The Inverse Discrete Fourier Transform (IDFT) is an essential mathematical tool in digital signal processing and image processing, serving as the counterpart to the Discrete Fourier Transform (DFT). While the DFT converts a signal or image from the spatial domain (or time domain) to the frequency domain, the IDFT performs the reverse, transforming the data back to its original spatial domain from the frequency domain. This process is crucial for applications that modify signals in the frequency domain and require a reconstruction of the original signal or image.

The mathematical formula for the IDFT in a two-dimensional space, typical for images, is expressed as follows for NxN images:

\[F(x,y) = \frac{1}{N^2} \sum_{u=0}^{N-1} \sum_{v=0}^{N-1} f(u,v)e^{i2\pi(\frac{xu}{N}+\frac{yv}{N})}\]

Filters

Filters in image processing function exactly as their name implies—they filter out unwanted elements. These filters are generally implemented as a mask array, the same size as the original image. When this mask is placed over the original image, it selectively retains only the desired attributes.

As previously discussed, in an image transformed by the DFT, low frequencies are located at the center, while high frequencies are dispersed around the periphery. By designing a mask array with a central circle of zeros surrounded by ones, this filter can be applied to emphasize high frequencies in the image.

There are mainly three types of filter used:

  • Low Pass Filter (LPF)
  • High Pass Filter (HPF)
  • Band Pass Filter (BPF)

Edge Detection

Edge detection is a crucial technique in computer vision. By identifying the edges within an image, we can utilize this information for feature extraction or pattern detection purposes.

Edges are typically characterized by high frequencies in an image. Therefore, after performing a DFT on an image to convert it into the frequency domain, a High-Pass Filter is applied. This filter effectively blocks all low frequencies while allowing high frequencies to pass through. Subsequently, applying an inverse DFT to this filtered image reveals distinct edge features in the original image, making it a powerful tool for analysis and processing in various applications.

When applying HPF on the image above, and inverse DFT, we get:

Inverse_DFT

Blur Detection

Detecting blur in an image using the Fourier Transform involves analyzing the frequency domain representation of the image to determine the absence or presence of high-frequency components, which are typically diminished in blurred images. Below, I provide a C++ example that uses the OpenCV library to perform this task.
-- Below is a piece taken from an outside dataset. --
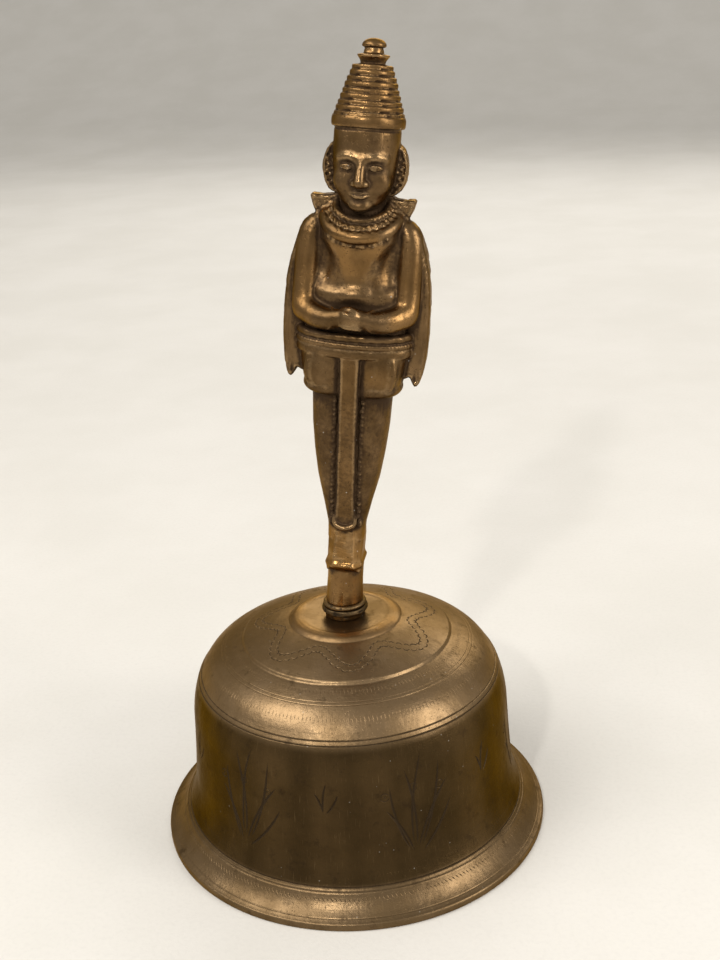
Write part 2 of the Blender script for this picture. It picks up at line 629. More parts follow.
def sculpt_head(clay):
    """A calm, plain face in a drawing book's thirds, and large ear plates with a raised rim.

    The face is three equal parts high, hairline to brow to nose to chin, and 2.6 parts wide.
    The head is five eyes wide, the nose one eye wide and the mouth one and a half.
    The ear plates are centred between brow and nose and reach 1.3 times the head's half width.
    """
    half = HEAD_HALF_WIDTH
    third = 2 * half / 2.6
    eye = 2 * half / 5
    brow_level = HAT_FOOT - third
    nose_level = brow_level - third
    chin_level = nose_level - third
    eye_level = brow_level - third / 3
    mouth_level = nose_level - third / 3
    front = -half * 1.02

    shares = ((chin_level - 0.06 * third, 0.26, 0.32, 0.28), (chin_level, 0.45, 0.54, 0.26),
              (chin_level + 0.25 * third, 0.64, 0.72, 0.20), (mouth_level, 0.82, 0.86, 0.13),
              (nose_level, 0.91, 0.95, 0.07), (eye_level, 0.98, 1.01, 0.03), (brow_level, 1.0, 1.02, 0.03),
              (HAT_FOOT + 1.0, 1.0, 1.03, 0.0))
    ovals = [(level, 0, -back * half, wide * half, deep * half) for level, wide, deep, back in shares]
    clay.add(column(ovals, power=2.15, edge=0.8), 0.5)
    chin = ball((0.0, -0.86 * half, chin_level + 0.16 * third), (0.28 * half, 0.18 * half, 0.2 * third))
    clay.add(chin, 1.4)
    cheek = ball((1.25 * eye, -0.68 * half, nose_level + 0.1 * third), (0.8 * eye, 0.6 * eye, 0.8 * eye))
    clay.add_pair(cheek, 1.6)

    socket = ball((eye, front - 0.5 * eye, eye_level), (0.75 * eye, 0.5 * eye, 0.4 * eye))
    clay.carve_pair(socket, 1.2)
    brow = [(0.35 * eye, front + 0.1, brow_level - 0.1, 0.26), (eye, front + 0.15, brow_level + 0.3, 0.3),
            (1.75 * eye, front + 1.5, brow_level - 0.1, 0.2)]
    clay.add_pair(bowed(brow), 1.3)
    clay.add_pair(ball((eye, front + 0.65, eye_level), (eye / 2 + 0.2, 0.3 * eye, 0.25 * eye)), 0.25)
    for rise, radius in ((0.45, 0.19), (-0.42, 0.13)):
        lid = [(eye / 2 - 0.1, front + 0.2, eye_level, radius * 0.7),
               (eye, front - 0.15, eye_level + rise, radius),
               (eye * 1.5 + 0.1, front + 0.85, eye_level, radius * 0.7)]
        clay.add_pair(bowed(lid), 0.27)

    nose = [(0, front + 0.4, brow_level - 0.1, 0.22 * eye), (0, front - 0.25, eye_level, 0.29 * eye),
            (0, front - 0.8, nose_level + 0.3 * third, 0.37 * eye),
            (0, front - 1.0, nose_level + 0.12 * third, 0.42 * eye)]
    clay.add(bowed(nose), 1.1)
    side = ball((eye / 2 - 0.2, front - 0.3, nose_level + 0.06 * third), (0.28 * eye, 0.3 * eye, 0.22 * eye))
    clay.add_pair(side, 0.6)

    mouth = 0.75 * eye
    for rise, dip, radius in ((0.3, 0.12, 0.36), (-0.45, -0.1, 0.48)):
        corner = [(mouth, front + 0.75, mouth_level, 0.18),
                  (mouth * 0.35, front + 0.05, mouth_level + rise, radius)]
        clay.add(bowed(across(corner, [(0, front, mouth_level + rise - dip, radius)])), 0.35)
    parting = across([(mouth, front + 0.45, mouth_level, 0.08)], [(0, front - 0.45, mouth_level, 0.13)])
    clay.carve(bowed(parting, 5), 0.2)

    ear_level = (brow_level + nose_level) / 2
    sweep = np.radians(np.linspace(-90, 90, 17))
    plate = [(half * (0.7 + 0.6 * math.cos(turn) ** 0.8), ear_level + 1.04 * third * math.sin(turn))
             for turn in sweep]

    def ear(x, y, z):
        plan = polygon_distance(np.abs(x), z, plate)
        wave = np.cos(z * 5.1 + 1.6 * np.sin(y * 2.7 + np.abs(x)))
        scales = 0.26 * wave * np.cos(y * 4.3 + 3.1 * np.abs(x) + np.sin(z * 1.7))
        rim = 0.16 * hump(plan + 0.38, 0.22)
        inset = share_of((-plan - 0.5) / 0.3)
        face = np.abs(y - 0.5) - 1.45 - rim + inset * (scales + 0.1)
        return smooth_max(face, plan, 0.5)

    clay.add((ear, (-9.0, -1.1, 87.0), (9.0, 2.6, 98.3)), 0.3)


def sculpt_hat(clay):
    """A tall hat of paired rings in five tiers, with a flared disc and a button on top."""
    tiers = ((0.0, 2.9, 7.2), (2.9, 5.0, 6.55), (5.0, 7.2, 5.85), (7.2, 9.4, 5.15), (9.4, 11.5, 4.35))
    tip = 16.35
    button = 2.35
    button_level = 14.95
    disc = ((11.4, 11.8, 12.4, 13.1, 13.35, 13.5, 14.2, 14.45), (2.7, 2.35, 2.6, 3.15, 3.1, 2.0, 1.85, 1.9))

    def radius_at(z):
        s = z - HAT_FOOT
        radius = by_level(s, *disc)
        for low, high, wide in tiers:
            split = low + (high - low) * (0.78 if low == 0.0 else 0.56)
            for ring_low, ring_high, base, swell in ((low, split, wide - 0.42, 0.42),
                                                     (split, high, wide - 0.72, 0.36)):
                half = (ring_high - ring_low) / 2
                bulge = np.maximum(1.0 - np.abs((s - ring_low - half) / half) ** 2.6, 0.0) ** 0.5
                inside = (s >= ring_low) & (s < ring_high)
                radius = np.where(inside, base + swell * bulge, radius)
        dome = np.maximum(1.0 - (np.maximum(s - button_level, 0.0) / 1.4) ** 2, 0.0) ** 0.5
        under = button - 0.9 * share_of((button_level - s) / 0.5) ** 2
        return np.where(s > 14.42, np.maximum(np.minimum(button * dome, under), 0.05), radius)

    foot = (0.0, 0.0, HAT_FOOT)
    clay.add(moved(turned(radius_at, HAT_FOOT, HAT_FOOT + tip, 7.6), foot, "X", HAT_TILT), 0.12)
    gap = hoop((0.0, 0.0, HAT_FOOT - 0.25), 6.75, 6.85, 0.3)
    clay.carve(moved(gap, foot, "X", HAT_TILT), 0.15)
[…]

#include <opencv2/opencv.hpp>
#include <iostream>

bool isBlurry(const cv::Mat& image) {
    cv::Mat gray, floatGray, dftImage, magnitudeImage;
    
    // Convert the image to grayscale
    cv::cvtColor(image, gray, cv::COLOR_BGR2GRAY);
    
    // Convert the grayscale image to float
    gray.convertTo(floatGray, CV_32F);
    
    // Compute the DFT
    cv::dft(floatGray, dftImage, cv::DFT_COMPLEX_OUTPUT);
    
    // Compute the magnitude of the complex numbers (real and imaginary)
    std::vector<cv::Mat> planes;
    cv::split(dftImage, planes); // planes[0] = Re(DFT(I)), planes[1] = Im(DFT(I))
    cv::magnitude(planes[0], planes[1], magnitudeImage);
    
    // Shift the DC component to the center of the image
    int cx = magnitudeImage.cols / 2;
    int cy = magnitudeImage.rows / 2;
    cv::Mat q0(magnitudeImage, cv::Rect(0, 0, cx, cy));   // Top-Left
    cv::Mat q1(magnitudeImage, cv::Rect(cx, 0, cx, cy));  // Top-Right
    cv::Mat q2(magnitudeImage, cv::Rect(0, cy, cx, cy));  // Bottom-Left
    cv::Mat q3(magnitudeImage, cv::Rect(cx, cy, cx, cy)); // Bottom-Right

    // Swap quadrants (Top-Left with Bottom-Right, Top-Right with Bottom-Left)
    cv::Mat tmp;
    q0.copyTo(tmp);
    q3.copyTo(q0);
    tmp.copyTo(q3);
    q1.copyTo(tmp);
    q2.copyTo(q1);
    tmp.copyTo(q2);
    
    // Threshold to determine the presence of significant high frequencies
    double meanValue = cv::mean(magnitudeImage)[0];
    std::cout << "Mean value of DFT magnitude: " << meanValue << std::endl;

    // Threshold the mean value to determine if the image is blurry
    return meanValue < 0.2; // Adjust the threshold based on experimentation
}

Let’s see what’s happening here:

  1. Grayscale Conversion: The image is converted to grayscale because the color information is not necessary for blur detection.
  2. Fourier Transform: The grayscale image is converted to the frequency domain using the DFT.
  3. Magnitude Calculation: The magnitude of the DFT results is calculated to analyze the frequency components.
  4. Quadrant Swapping: This step shifts the zero-frequency component to the center of the spectrum, which makes analysis more intuitive.
  5. Mean Value Check: By calculating the mean of the magnitude spectrum, you can infer the presence of high-frequency components. A lower mean suggests fewer high frequencies, indicative of a blur.